SUPPLIED DATA:

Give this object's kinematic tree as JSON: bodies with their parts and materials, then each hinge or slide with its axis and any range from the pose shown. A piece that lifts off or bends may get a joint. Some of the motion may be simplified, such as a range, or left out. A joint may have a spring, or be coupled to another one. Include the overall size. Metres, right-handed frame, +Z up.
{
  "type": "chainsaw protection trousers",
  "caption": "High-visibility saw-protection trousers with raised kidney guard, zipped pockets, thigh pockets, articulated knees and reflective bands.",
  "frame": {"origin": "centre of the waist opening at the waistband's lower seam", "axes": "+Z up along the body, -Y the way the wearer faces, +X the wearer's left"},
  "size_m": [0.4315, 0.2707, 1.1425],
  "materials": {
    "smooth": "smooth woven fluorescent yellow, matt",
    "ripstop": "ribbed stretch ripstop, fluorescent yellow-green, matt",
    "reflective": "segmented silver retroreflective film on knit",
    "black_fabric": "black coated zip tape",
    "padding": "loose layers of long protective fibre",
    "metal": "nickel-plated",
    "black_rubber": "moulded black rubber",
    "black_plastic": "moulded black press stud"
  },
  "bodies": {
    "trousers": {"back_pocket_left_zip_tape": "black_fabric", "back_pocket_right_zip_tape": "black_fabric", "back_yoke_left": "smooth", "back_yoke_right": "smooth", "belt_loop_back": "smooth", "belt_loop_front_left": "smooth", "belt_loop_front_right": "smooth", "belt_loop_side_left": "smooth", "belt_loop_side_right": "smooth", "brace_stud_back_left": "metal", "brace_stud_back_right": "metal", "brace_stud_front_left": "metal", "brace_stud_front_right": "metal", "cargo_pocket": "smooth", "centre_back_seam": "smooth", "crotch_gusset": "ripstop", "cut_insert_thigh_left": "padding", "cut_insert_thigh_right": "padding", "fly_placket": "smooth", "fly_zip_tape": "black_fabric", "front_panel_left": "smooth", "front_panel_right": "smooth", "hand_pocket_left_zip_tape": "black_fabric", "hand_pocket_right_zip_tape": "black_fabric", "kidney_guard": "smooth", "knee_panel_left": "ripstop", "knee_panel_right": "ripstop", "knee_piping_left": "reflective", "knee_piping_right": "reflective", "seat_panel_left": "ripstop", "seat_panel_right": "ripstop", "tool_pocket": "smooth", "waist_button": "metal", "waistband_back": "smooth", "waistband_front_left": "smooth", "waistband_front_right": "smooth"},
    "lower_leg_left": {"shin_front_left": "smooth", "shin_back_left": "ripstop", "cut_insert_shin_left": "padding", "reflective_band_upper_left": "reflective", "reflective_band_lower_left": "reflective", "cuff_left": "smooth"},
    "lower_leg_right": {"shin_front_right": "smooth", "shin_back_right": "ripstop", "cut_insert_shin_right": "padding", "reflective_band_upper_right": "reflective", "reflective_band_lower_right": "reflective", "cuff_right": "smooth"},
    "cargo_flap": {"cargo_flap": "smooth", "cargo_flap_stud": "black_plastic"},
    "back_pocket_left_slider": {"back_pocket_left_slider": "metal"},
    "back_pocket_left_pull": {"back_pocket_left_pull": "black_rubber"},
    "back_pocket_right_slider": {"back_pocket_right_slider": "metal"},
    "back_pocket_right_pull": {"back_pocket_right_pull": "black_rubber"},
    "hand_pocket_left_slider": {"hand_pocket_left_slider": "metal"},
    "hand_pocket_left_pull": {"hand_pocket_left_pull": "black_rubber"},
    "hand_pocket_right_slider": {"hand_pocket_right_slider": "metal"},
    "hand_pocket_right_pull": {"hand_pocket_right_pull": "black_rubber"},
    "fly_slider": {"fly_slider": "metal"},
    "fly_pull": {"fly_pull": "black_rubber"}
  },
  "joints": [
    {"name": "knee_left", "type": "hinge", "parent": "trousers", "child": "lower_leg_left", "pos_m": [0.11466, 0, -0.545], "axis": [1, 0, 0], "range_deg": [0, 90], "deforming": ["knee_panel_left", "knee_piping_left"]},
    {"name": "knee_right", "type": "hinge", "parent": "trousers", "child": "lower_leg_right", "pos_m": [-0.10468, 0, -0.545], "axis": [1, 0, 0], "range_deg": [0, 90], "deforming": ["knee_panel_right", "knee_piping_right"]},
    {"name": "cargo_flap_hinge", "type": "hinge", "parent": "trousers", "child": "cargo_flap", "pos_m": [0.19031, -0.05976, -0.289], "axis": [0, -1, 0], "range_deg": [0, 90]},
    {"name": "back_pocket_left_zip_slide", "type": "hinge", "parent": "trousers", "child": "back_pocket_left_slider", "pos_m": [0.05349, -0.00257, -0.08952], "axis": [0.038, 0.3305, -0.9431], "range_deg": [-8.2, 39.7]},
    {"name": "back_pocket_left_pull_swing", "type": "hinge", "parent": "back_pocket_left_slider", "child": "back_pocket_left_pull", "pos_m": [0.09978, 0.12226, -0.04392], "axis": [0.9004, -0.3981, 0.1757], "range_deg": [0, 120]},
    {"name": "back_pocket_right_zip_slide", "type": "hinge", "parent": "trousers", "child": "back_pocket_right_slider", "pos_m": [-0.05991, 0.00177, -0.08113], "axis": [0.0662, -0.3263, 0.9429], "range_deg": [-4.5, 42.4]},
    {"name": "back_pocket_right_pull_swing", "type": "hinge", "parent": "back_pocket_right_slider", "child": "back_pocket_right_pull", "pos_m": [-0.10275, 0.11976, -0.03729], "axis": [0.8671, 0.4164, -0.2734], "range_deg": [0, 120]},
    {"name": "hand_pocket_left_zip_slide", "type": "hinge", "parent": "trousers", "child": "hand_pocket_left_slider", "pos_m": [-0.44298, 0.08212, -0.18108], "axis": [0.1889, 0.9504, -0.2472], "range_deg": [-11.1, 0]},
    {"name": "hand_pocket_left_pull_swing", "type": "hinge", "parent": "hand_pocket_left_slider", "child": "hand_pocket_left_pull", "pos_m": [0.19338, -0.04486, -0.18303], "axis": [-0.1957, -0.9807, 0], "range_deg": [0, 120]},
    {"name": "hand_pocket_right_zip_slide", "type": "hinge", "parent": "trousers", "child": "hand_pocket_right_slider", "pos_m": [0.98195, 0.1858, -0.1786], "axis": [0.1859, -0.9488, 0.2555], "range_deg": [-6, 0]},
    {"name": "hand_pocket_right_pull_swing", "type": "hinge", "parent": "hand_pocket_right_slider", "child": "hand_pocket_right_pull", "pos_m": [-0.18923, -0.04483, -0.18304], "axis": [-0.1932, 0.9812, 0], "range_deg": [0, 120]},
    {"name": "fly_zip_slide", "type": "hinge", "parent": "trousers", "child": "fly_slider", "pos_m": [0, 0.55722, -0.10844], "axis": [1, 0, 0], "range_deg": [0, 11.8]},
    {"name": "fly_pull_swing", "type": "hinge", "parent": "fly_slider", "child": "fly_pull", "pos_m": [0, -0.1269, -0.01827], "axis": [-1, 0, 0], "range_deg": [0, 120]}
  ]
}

EXERCISE:
Make an exact copy of all the data.

SOLUTION BELOW:
Give this object's kinematic tree as JSON: bodies with their parts and materials, then each hinge or slide with its axis and any range from the pose shown. A piece that lifts off or bends may get a joint. Some of the motion may be simplified, such as a range, or left out. A joint may have a spring, or be coupled to another one. Include the overall size. Metres, right-handed frame, +Z up.
{
  "type": "chainsaw protection trousers",
  "caption": "High-visibility saw-protection trousers with raised kidney guard, zipped pockets, thigh pockets, articulated knees and reflective bands.",
  "frame": {"origin": "centre of the waist opening at the waistband's lower seam", "axes": "+Z up along the body, -Y the way the wearer faces, +X the wearer's left"},
  "size_m": [0.4315, 0.2707, 1.1425],
  "materials": {
    "smooth": "smooth woven fluorescent yellow, matt",
    "ripstop": "ribbed stretch ripstop, fluorescent yellow-green, matt",
    "reflective": "segmented silver retroreflective film on knit",
    "black_fabric": "black coated zip tape",
    "padding": "loose layers of long protective fibre",
    "metal": "nickel-plated",
    "black_rubber": "moulded black rubber",
    "black_plastic": "moulded black press stud"
  },
  "bodies": {
    "trousers": {"back_pocket_left_zip_tape": "black_fabric", "back_pocket_right_zip_tape": "black_fabric", "back_yoke_left": "smooth", "back_yoke_right": "smooth", "belt_loop_back": "smooth", "belt_loop_front_left": "smooth", "belt_loop_front_right": "smooth", "belt_loop_side_left": "smooth", "belt_loop_side_right": "smooth", "brace_stud_back_left": "metal", "brace_stud_back_right": "metal", "brace_stud_front_left": "metal", "brace_stud_front_right": "metal", "cargo_pocket": "smooth", "centre_back_seam": "smooth", "crotch_gusset": "ripstop", "cut_insert_thigh_left": "padding", "cut_insert_thigh_right": "padding", "fly_placket": "smooth", "fly_zip_tape": "black_fabric", "front_panel_left": "smooth", "front_panel_right": "smooth", "hand_pocket_left_zip_tape": "black_fabric", "hand_pocket_right_zip_tape": "black_fabric", "kidney_guard": "smooth", "knee_panel_left": "ripstop", "knee_panel_right": "ripstop", "knee_piping_left": "reflective", "knee_piping_right": "reflective", "seat_panel_left": "ripstop", "seat_panel_right": "ripstop", "tool_pocket": "smooth", "waist_button": "metal", "waistband_back": "smooth", "waistband_front_left": "smooth", "waistband_front_right": "smooth"},
    "lower_leg_left": {"shin_front_left": "smooth", "shin_back_left": "ripstop", "cut_insert_shin_left": "padding", "reflective_band_upper_left": "reflective", "reflective_band_lower_left": "reflective", "cuff_left": "smooth"},
    "lower_leg_right": {"shin_front_right": "smooth", "shin_back_right": "ripstop", "cut_insert_shin_right": "padding", "reflective_band_upper_right": "reflective", "reflective_band_lower_right": "reflective", "cuff_right": "smooth"},
    "cargo_flap": {"cargo_flap": "smooth", "cargo_flap_stud": "black_plastic"},
    "back_pocket_left_slider": {"back_pocket_left_slider": "metal"},
    "back_pocket_left_pull": {"back_pocket_left_pull": "black_rubber"},
    "back_pocket_right_slider": {"back_pocket_right_slider": "metal"},
    "back_pocket_right_pull": {"back_pocket_right_pull": "black_rubber"},
    "hand_pocket_left_slider": {"hand_pocket_left_slider": "metal"},
    "hand_pocket_left_pull": {"hand_pocket_left_pull": "black_rubber"},
    "hand_pocket_right_slider": {"hand_pocket_right_slider": "metal"},
    "hand_pocket_right_pull": {"hand_pocket_right_pull": "black_rubber"},
    "fly_slider": {"fly_slider": "metal"},
    "fly_pull": {"fly_pull": "black_rubber"}
  },
  "joints": [
    {"name": "knee_left", "type": "hinge", "parent": "trousers", "child": "lower_leg_left", "pos_m": [0.11466, 0, -0.545], "axis": [1, 0, 0], "range_deg": [0, 90], "deforming": ["knee_panel_left", "knee_piping_left"]},
    {"name": "knee_right", "type": "hinge", "parent": "trousers", "child": "lower_leg_right", "pos_m": [-0.10468, 0, -0.545], "axis": [1, 0, 0], "range_deg": [0, 90], "deforming": ["knee_panel_right", "knee_piping_right"]},
    {"name": "cargo_flap_hinge", "type": "hinge", "parent": "trousers", "child": "cargo_flap", "pos_m": [0.19031, -0.05976, -0.289], "axis": [0, -1, 0], "range_deg": [0, 90]},
    {"name": "back_pocket_left_zip_slide", "type": "hinge", "parent": "trousers", "child": "back_pocket_left_slider", "pos_m": [0.05349, -0.00257, -0.08952], "axis": [0.038, 0.3305, -0.9431], "range_deg": [-8.2, 39.7]},
    {"name": "back_pocket_left_pull_swing", "type": "hinge", "parent": "back_pocket_left_slider", "child": "back_pocket_left_pull", "pos_m": [0.09978, 0.12226, -0.04392], "axis": [0.9004, -0.3981, 0.1757], "range_deg": [0, 120]},
    {"name": "back_pocket_right_zip_slide", "type": "hinge", "parent": "trousers", "child": "back_pocket_right_slider", "pos_m": [-0.05991, 0.00177, -0.08113], "axis": [0.0662, -0.3263, 0.9429], "range_deg": [-4.5, 42.4]},
    {"name": "back_pocket_right_pull_swing", "type": "hinge", "parent": "back_pocket_right_slider", "child": "back_pocket_right_pull", "pos_m": [-0.10275, 0.11976, -0.03729], "axis": [0.8671, 0.4164, -0.2734], "range_deg": [0, 120]},
    {"name": "hand_pocket_left_zip_slide", "type": "hinge", "parent": "trousers", "child": "hand_pocket_left_slider", "pos_m": [-0.44298, 0.08212, -0.18108], "axis": [0.1889, 0.9504, -0.2472], "range_deg": [-11.1, 0]},
    {"name": "hand_pocket_left_pull_swing", "type": "hinge", "parent": "hand_pocket_left_slider", "child": "hand_pocket_left_pull", "pos_m": [0.19338, -0.04486, -0.18303], "axis": [-0.1957, -0.9807, 0], "range_deg": [0, 120]},
    {"name": "hand_pocket_right_zip_slide", "type": "hinge", "parent": "trousers", "child": "hand_pocket_right_slider", "pos_m": [0.98195, 0.1858, -0.1786], "axis": [0.1859, -0.9488, 0.2555], "range_deg": [-6, 0]},
    {"name": "hand_pocket_right_pull_swing", "type": "hinge", "parent": "hand_pocket_right_slider", "child": "hand_pocket_right_pull", "pos_m": [-0.18923, -0.04483, -0.18304], "axis": [-0.1932, 0.9812, 0], "range_deg": [0, 120]},
    {"name": "fly_zip_slide", "type": "hinge", "parent": "trousers", "child": "fly_slider", "pos_m": [0, 0.55722, -0.10844], "axis": [1, 0, 0], "range_deg": [0, 11.8]},
    {"name": "fly_pull_swing", "type": "hinge", "parent": "fly_slider", "child": "fly_pull", "pos_m": [0, -0.1269, -0.01827], "axis": [-1, 0, 0], "range_deg": [0, 120]}
  ]
}